Division by a constant

About this recipe

This recipe shows you:

how to improve on the general divide code for the case when the divisor is a constant.
the simple case for divide-by-2^n using the barrel shifter.
how to use divc.c to generate ARM code for divide-by-constant.

Introduction

The ARM instruction set was designed following a RISC philosophy. One of the consequences of this is that the ARM core has no divide instruction, so divides must be performed using a subroutine. This means that divide can be quite slow, but this is not a major issue as divide performance is rarely critical for applications.

It is possible to do better than the general divide in the special case when the divisor is a constant. This recipe explains how the divide-by-constant technique works, and how to generate ARM assembler code for divide-by-constant.

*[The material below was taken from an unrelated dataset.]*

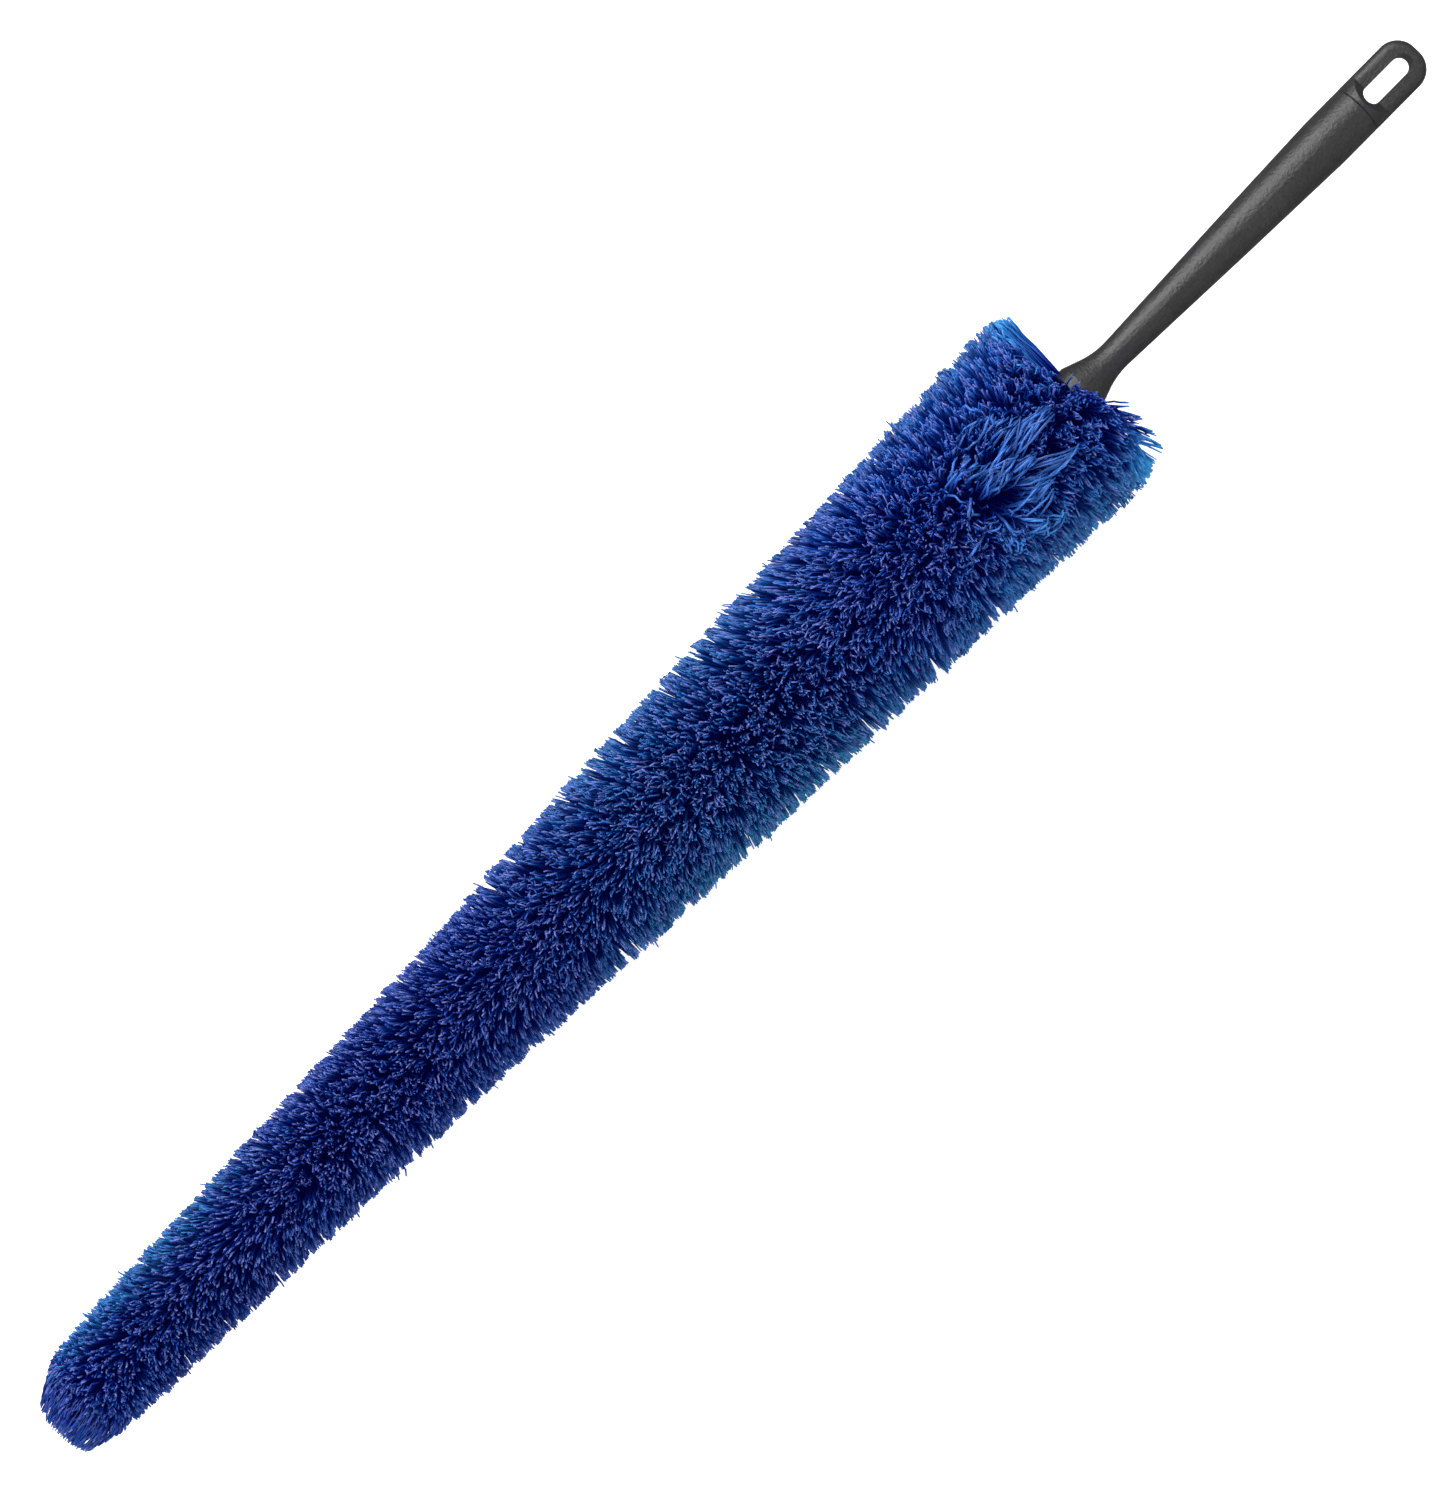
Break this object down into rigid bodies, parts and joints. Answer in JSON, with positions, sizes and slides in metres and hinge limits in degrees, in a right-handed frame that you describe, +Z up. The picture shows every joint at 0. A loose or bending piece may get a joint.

Special case for divide-by-2^n

In the special case when dividing by 2^n, a simple right shift is all that is required (instead of a left shift which multiplies by a power of 2).

There is a small caveat which concerns the handling of signed and unsigned numbers. For signed numbers, an arithmetic right shift is required as this performs sign extension (to handle negative numbers correctly). In contrast, unsigned numbers require a 0-filled logical shift right. Please refer to an ARM datasheet for more details of the difference between arithmetic and logical shifts.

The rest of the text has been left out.